--- BEGIN ---

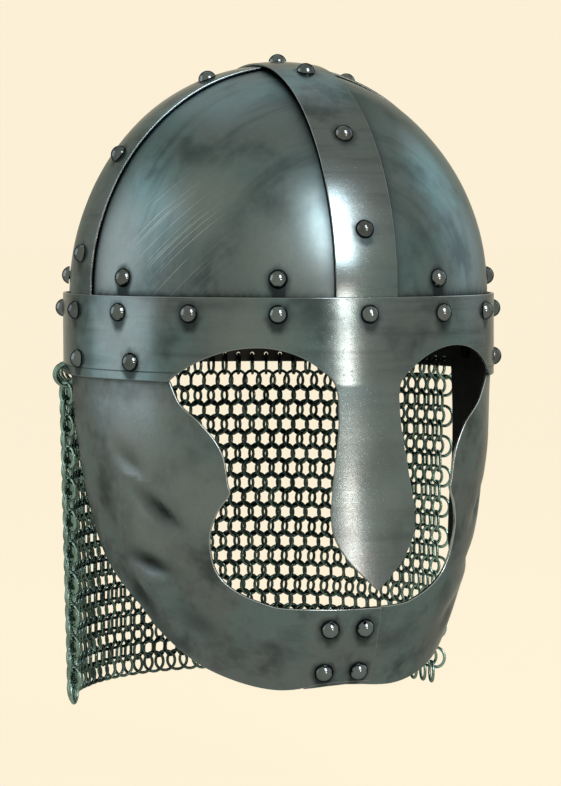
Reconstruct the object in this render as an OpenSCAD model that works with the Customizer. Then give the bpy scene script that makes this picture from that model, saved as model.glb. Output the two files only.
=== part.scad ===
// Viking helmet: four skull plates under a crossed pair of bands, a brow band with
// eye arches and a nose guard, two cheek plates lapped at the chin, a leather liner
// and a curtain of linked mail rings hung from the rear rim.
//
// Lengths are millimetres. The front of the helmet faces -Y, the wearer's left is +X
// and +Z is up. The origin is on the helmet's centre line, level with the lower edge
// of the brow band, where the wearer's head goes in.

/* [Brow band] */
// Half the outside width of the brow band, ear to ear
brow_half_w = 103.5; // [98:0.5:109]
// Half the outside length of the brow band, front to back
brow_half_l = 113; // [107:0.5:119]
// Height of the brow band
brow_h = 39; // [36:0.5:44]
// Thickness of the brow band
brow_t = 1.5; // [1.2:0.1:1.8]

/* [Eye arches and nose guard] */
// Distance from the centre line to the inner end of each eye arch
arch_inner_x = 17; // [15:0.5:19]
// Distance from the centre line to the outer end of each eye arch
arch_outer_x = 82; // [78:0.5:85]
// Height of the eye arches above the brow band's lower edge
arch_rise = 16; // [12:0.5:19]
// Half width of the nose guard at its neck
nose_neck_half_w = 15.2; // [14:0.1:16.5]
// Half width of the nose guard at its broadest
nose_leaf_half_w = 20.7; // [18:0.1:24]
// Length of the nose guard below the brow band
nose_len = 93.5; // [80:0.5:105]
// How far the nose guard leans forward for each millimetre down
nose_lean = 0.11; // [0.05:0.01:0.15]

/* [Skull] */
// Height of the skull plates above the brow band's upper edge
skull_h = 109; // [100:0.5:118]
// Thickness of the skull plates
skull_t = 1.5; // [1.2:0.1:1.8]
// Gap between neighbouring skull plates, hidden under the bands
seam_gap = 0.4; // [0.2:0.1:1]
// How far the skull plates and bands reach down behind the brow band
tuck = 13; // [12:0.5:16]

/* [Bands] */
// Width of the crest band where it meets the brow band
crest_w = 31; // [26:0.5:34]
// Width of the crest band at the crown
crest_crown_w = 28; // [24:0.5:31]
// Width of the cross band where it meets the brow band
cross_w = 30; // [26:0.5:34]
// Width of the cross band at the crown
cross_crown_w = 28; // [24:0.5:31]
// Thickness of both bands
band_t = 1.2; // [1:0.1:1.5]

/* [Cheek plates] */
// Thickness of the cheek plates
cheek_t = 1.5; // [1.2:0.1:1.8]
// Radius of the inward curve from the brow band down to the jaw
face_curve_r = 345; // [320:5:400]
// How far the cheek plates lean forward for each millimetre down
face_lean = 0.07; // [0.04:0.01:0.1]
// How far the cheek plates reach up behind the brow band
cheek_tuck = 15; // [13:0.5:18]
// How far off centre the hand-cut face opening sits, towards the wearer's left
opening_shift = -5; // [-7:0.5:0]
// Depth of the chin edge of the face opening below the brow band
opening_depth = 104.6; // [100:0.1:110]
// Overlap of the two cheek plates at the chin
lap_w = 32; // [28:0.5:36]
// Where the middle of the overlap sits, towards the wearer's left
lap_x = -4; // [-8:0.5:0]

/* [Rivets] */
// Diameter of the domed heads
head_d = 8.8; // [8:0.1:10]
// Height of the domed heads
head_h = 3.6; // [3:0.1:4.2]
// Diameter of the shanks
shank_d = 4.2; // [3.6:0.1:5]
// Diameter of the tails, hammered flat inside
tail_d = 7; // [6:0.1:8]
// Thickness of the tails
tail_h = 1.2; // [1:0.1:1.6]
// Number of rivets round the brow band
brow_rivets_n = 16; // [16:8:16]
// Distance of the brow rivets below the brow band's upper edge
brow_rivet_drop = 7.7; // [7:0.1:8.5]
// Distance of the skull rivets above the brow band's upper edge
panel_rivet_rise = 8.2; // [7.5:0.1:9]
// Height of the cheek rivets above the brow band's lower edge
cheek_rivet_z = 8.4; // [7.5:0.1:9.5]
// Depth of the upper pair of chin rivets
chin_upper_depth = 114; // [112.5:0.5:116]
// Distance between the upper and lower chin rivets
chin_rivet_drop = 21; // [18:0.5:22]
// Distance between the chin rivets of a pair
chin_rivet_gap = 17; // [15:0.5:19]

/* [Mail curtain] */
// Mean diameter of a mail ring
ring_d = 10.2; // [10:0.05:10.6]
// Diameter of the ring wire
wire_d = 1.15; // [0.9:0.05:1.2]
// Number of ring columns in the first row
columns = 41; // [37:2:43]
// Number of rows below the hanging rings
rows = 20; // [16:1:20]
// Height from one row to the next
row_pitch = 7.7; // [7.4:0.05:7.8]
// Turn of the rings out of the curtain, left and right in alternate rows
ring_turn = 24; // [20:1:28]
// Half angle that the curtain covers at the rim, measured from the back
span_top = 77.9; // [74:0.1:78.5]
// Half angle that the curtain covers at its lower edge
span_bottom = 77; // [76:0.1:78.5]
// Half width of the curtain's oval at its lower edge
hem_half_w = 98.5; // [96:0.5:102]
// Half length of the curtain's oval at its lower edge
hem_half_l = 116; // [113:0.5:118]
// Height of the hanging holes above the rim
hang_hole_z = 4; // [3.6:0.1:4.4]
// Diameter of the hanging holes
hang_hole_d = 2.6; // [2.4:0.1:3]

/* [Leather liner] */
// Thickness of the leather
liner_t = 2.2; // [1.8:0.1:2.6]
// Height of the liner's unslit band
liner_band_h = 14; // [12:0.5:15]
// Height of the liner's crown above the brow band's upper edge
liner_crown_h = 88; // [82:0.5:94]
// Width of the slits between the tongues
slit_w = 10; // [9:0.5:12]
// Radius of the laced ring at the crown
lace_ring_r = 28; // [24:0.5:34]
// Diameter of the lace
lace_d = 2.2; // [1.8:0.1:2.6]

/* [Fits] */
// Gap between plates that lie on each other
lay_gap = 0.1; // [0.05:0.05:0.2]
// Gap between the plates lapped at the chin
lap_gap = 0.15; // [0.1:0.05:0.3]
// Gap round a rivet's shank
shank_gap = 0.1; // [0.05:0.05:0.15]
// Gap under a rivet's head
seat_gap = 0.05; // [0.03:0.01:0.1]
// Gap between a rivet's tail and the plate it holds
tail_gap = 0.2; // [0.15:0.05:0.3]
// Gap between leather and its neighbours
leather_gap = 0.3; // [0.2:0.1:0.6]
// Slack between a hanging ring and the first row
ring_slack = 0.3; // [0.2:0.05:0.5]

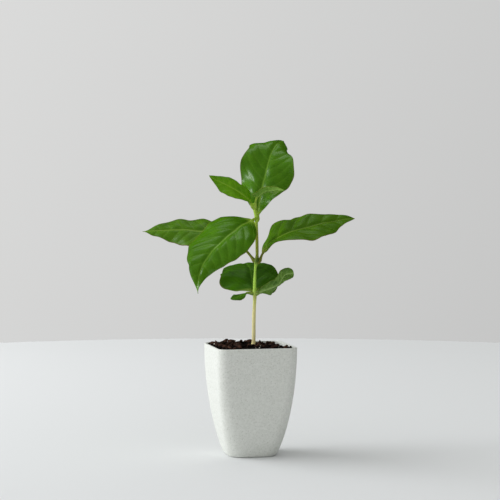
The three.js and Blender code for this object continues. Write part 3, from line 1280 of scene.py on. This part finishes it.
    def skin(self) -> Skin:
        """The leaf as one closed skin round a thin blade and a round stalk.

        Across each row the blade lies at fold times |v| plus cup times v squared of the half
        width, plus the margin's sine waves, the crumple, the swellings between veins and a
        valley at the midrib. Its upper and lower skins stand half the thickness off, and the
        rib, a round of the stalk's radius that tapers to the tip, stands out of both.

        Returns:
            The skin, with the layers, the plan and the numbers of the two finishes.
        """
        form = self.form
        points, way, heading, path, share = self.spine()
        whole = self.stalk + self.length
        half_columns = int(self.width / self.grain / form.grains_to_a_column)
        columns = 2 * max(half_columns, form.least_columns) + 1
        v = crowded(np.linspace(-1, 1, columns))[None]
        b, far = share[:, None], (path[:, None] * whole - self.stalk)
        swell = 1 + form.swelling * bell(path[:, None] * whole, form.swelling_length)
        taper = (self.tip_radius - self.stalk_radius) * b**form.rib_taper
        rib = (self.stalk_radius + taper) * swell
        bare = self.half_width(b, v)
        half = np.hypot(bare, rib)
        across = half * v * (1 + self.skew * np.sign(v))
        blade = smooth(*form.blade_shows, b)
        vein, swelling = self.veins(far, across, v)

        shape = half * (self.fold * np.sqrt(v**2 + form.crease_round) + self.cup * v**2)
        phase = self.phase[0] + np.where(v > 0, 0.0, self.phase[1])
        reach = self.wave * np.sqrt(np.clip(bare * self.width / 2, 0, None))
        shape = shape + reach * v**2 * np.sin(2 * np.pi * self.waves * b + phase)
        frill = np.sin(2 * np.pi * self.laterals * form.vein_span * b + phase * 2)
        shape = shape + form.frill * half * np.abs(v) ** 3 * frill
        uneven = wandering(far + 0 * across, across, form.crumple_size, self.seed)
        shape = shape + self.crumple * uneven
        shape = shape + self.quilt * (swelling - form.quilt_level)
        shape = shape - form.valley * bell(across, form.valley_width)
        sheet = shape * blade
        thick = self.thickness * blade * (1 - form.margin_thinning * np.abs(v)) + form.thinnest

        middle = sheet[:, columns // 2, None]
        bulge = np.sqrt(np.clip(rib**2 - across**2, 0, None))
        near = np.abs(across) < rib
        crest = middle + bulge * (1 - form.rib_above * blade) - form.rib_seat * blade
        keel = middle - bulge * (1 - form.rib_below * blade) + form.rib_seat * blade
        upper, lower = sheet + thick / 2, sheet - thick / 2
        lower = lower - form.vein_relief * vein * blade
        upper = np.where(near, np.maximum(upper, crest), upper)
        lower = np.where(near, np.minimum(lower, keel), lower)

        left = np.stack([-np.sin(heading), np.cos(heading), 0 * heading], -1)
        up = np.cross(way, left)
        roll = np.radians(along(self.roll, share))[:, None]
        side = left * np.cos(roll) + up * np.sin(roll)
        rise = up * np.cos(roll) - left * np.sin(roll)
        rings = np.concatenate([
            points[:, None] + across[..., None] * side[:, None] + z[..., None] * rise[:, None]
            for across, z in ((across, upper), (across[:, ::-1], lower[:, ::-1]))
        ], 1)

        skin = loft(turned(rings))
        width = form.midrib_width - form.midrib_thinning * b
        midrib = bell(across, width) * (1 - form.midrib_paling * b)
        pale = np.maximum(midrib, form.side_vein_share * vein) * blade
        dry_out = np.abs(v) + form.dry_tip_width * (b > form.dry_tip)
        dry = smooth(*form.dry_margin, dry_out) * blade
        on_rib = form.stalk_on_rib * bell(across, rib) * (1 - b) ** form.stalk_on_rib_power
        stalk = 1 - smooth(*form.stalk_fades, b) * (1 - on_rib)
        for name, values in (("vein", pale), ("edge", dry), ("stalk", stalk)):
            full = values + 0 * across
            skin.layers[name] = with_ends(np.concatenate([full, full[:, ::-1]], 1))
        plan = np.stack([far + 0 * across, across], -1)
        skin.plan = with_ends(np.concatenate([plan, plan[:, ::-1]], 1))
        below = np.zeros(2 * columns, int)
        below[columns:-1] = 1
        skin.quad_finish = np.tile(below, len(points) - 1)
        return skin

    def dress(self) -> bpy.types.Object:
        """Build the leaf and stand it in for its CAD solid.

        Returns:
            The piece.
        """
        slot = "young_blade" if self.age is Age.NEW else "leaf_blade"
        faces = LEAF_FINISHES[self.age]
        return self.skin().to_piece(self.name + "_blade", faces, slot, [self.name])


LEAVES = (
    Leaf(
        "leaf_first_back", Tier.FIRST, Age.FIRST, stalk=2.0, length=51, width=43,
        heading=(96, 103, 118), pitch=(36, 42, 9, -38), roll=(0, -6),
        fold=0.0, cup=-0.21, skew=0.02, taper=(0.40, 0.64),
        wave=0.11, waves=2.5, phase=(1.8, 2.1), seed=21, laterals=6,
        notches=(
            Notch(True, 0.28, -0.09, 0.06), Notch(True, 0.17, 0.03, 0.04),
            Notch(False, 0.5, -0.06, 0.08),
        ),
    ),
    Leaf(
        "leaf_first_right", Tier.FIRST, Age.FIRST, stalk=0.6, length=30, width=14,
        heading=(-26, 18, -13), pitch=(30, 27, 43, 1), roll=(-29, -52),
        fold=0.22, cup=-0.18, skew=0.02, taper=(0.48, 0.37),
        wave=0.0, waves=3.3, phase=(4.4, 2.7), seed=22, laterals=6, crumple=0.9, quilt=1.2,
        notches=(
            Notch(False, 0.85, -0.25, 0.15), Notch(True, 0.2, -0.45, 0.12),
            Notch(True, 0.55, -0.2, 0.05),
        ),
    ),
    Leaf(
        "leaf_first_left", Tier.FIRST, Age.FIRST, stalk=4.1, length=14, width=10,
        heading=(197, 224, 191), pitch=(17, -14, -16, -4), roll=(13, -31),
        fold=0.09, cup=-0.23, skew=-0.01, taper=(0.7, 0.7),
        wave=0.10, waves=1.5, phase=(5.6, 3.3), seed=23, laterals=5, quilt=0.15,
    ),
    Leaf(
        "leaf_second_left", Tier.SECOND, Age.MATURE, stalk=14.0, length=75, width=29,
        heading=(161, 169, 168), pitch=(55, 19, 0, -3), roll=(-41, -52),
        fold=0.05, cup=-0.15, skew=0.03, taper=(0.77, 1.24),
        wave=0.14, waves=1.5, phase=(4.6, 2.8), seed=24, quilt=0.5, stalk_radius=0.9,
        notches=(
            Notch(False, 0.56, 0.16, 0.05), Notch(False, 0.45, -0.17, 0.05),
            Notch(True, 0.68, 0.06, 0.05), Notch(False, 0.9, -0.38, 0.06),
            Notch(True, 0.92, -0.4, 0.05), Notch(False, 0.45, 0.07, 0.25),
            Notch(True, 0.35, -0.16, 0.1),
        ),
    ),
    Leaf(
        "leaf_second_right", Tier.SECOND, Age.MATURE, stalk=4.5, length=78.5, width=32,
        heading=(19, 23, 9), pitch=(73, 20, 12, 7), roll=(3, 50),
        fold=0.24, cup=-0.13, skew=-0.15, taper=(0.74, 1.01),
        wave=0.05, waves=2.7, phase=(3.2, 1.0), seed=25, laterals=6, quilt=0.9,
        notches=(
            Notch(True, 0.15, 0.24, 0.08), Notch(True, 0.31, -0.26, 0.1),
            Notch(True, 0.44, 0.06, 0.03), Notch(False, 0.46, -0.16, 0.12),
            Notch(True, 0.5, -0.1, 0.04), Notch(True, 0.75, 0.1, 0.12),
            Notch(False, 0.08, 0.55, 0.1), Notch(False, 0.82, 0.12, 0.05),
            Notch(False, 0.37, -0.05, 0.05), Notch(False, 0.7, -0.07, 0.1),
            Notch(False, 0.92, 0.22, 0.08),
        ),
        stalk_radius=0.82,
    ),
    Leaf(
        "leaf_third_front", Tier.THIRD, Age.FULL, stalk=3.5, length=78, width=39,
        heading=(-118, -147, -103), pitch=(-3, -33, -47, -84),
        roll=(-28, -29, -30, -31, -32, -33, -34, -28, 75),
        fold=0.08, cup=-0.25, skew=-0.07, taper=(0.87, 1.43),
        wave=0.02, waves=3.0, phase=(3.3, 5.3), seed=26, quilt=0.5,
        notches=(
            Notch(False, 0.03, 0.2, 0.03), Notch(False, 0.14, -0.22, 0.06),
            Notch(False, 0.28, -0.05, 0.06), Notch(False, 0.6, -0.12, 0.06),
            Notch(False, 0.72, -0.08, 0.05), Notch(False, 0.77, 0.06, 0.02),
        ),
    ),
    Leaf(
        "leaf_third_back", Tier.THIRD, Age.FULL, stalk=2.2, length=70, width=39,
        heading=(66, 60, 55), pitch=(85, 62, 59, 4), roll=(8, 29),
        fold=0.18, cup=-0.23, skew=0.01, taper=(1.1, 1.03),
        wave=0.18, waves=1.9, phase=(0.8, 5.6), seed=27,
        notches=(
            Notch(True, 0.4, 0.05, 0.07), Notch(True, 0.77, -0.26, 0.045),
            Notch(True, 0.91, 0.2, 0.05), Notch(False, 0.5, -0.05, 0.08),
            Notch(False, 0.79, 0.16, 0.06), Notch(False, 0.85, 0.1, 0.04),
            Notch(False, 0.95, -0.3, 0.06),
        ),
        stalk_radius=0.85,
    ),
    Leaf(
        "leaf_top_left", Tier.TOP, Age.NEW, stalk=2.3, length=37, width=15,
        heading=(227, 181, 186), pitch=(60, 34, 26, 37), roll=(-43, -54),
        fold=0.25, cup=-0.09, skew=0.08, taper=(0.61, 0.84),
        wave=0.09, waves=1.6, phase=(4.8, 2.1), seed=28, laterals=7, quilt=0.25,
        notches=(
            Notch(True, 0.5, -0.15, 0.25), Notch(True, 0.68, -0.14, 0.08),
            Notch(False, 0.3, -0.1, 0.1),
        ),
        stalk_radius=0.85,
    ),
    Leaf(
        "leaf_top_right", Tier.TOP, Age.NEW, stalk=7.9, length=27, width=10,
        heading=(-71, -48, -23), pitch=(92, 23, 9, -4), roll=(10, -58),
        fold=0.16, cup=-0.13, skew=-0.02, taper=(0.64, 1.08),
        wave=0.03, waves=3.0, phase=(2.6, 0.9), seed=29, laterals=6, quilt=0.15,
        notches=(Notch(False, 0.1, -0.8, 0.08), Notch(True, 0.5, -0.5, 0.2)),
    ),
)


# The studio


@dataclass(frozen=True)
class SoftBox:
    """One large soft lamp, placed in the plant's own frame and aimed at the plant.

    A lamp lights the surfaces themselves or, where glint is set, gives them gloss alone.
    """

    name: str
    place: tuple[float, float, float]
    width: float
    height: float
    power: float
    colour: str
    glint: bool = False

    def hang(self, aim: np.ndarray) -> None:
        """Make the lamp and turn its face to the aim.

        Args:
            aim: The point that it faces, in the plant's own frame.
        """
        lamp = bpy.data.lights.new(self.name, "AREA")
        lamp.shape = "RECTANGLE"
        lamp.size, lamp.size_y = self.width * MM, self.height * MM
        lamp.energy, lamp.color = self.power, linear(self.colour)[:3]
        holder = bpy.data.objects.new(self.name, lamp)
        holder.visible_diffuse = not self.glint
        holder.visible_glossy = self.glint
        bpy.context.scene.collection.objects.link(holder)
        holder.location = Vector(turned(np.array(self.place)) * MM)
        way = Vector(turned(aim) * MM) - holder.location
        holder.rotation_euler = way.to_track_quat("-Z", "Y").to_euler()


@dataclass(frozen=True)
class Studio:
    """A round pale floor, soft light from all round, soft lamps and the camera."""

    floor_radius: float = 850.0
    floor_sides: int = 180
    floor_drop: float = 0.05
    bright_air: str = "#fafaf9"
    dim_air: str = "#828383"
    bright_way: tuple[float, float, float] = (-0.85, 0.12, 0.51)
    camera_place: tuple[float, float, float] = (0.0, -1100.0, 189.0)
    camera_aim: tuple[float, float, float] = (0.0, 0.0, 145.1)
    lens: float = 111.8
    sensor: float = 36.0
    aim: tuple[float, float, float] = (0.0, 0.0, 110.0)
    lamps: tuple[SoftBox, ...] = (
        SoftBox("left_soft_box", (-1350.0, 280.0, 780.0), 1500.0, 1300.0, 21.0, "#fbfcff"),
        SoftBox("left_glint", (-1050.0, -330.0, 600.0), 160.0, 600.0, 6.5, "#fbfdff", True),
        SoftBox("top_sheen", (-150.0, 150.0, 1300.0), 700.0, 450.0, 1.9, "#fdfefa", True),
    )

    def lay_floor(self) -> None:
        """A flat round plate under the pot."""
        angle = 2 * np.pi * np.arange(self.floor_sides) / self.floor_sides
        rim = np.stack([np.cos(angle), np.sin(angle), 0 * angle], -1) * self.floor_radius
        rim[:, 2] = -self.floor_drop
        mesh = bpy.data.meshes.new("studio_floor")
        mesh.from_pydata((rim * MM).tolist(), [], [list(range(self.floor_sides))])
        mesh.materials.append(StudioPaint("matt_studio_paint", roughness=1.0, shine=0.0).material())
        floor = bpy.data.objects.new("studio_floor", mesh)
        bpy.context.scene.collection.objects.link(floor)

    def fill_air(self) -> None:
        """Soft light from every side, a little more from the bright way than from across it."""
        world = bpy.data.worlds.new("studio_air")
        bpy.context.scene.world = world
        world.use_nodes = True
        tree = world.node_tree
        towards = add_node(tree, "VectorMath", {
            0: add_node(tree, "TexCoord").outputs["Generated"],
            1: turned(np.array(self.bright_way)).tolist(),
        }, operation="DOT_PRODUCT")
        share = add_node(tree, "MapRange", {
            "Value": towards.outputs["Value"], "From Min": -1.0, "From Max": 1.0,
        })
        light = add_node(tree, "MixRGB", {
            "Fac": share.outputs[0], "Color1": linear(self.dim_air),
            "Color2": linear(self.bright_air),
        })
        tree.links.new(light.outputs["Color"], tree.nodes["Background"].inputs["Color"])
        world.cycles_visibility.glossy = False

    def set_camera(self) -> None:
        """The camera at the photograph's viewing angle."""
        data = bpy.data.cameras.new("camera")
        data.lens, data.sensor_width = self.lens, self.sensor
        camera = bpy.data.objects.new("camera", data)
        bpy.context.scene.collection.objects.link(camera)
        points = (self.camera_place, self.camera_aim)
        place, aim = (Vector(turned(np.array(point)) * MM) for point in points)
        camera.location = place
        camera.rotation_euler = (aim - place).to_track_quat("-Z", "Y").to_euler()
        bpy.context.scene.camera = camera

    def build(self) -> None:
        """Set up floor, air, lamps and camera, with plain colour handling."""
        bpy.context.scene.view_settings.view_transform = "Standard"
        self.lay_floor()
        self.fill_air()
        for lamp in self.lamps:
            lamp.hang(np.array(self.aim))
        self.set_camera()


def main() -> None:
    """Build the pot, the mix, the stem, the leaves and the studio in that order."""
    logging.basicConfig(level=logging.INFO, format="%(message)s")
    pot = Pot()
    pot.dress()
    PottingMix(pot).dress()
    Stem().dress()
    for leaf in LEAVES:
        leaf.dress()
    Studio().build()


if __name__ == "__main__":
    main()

--- END ---

**Exercise prompt**
Repeat, character for character, the lines of the material above from the line with "The three.js and" through the line with "rib, a round".

**Exercise output**
The three.js and Blender code for this object continues. Write part 3, from line 1280 of scene.py on. This part finishes it.
    def skin(self) -> Skin:
        """The leaf as one closed skin round a thin blade and a round stalk.

        Across each row the blade lies at fold times |v| plus cup times v squared of the half
        width, plus the margin's sine waves, the crumple, the swellings between veins and a
        valley at the midrib. Its upper and lower skins stand half the thickness off, and the
        rib, a round of the stalk's radius that tapers to the tip, stands out of both.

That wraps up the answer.